━━━━━ PROVIDED DATA ━━━━━
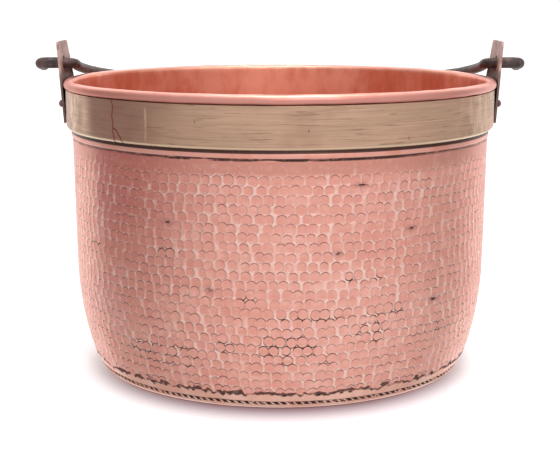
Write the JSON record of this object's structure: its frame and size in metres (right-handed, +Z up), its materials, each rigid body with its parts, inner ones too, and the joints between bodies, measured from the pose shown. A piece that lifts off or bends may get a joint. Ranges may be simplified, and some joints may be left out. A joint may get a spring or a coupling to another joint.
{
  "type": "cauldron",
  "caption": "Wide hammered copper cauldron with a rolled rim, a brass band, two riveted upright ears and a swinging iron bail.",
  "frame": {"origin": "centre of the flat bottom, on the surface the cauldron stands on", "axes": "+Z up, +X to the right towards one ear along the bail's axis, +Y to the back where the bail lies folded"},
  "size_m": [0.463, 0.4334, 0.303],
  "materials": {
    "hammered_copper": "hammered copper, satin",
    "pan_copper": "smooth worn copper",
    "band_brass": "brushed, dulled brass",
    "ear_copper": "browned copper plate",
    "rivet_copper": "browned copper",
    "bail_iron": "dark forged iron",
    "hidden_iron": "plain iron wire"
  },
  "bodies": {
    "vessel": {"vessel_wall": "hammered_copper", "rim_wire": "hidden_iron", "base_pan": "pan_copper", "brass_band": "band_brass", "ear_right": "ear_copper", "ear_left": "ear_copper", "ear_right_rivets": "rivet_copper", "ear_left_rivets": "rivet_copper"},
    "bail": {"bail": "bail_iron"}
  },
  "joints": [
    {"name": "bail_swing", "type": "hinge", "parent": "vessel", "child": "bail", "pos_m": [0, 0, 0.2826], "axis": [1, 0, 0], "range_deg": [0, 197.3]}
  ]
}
━━━━━
Restate the data above word for word.

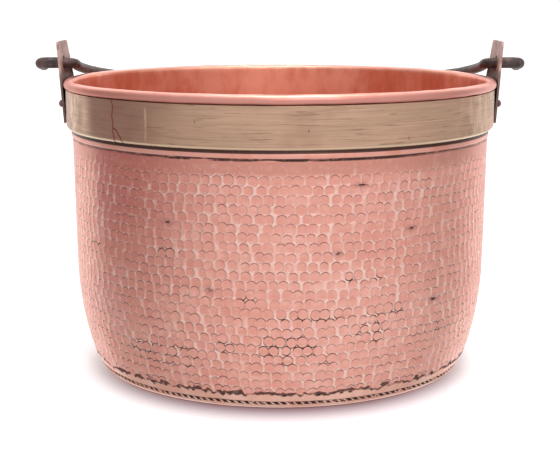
Write the JSON record of this object's structure: its frame and size in metres (right-handed, +Z up), its materials, each rigid body with its parts, inner ones too, and the joints between bodies, measured from the pose shown. A piece that lifts off or bends may get a joint. Ranges may be simplified, and some joints may be left out. A joint may get a spring or a coupling to another joint.
{
  "type": "cauldron",
  "caption": "Wide hammered copper cauldron with a rolled rim, a brass band, two riveted upright ears and a swinging iron bail.",
  "frame": {"origin": "centre of the flat bottom, on the surface the cauldron stands on", "axes": "+Z up, +X to the right towards one ear along the bail's axis, +Y to the back where the bail lies folded"},
  "size_m": [0.463, 0.4334, 0.303],
  "materials": {
    "hammered_copper": "hammered copper, satin",
    "pan_copper": "smooth worn copper",
    "band_brass": "brushed, dulled brass",
    "ear_copper": "browned copper plate",
    "rivet_copper": "browned copper",
    "bail_iron": "dark forged iron",
    "hidden_iron": "plain iron wire"
  },
  "bodies": {
    "vessel": {"vessel_wall": "hammered_copper", "rim_wire": "hidden_iron", "base_pan": "pan_copper", "brass_band": "band_brass", "ear_right": "ear_copper", "ear_left": "ear_copper", "ear_right_rivets": "rivet_copper", "ear_left_rivets": "rivet_copper"},
    "bail": {"bail": "bail_iron"}
  },
  "joints": [
    {"name": "bail_swing", "type": "hinge", "parent": "vessel", "child": "bail", "pos_m": [0, 0, 0.2826], "axis": [1, 0, 0], "range_deg": [0, 197.3]}
  ]
}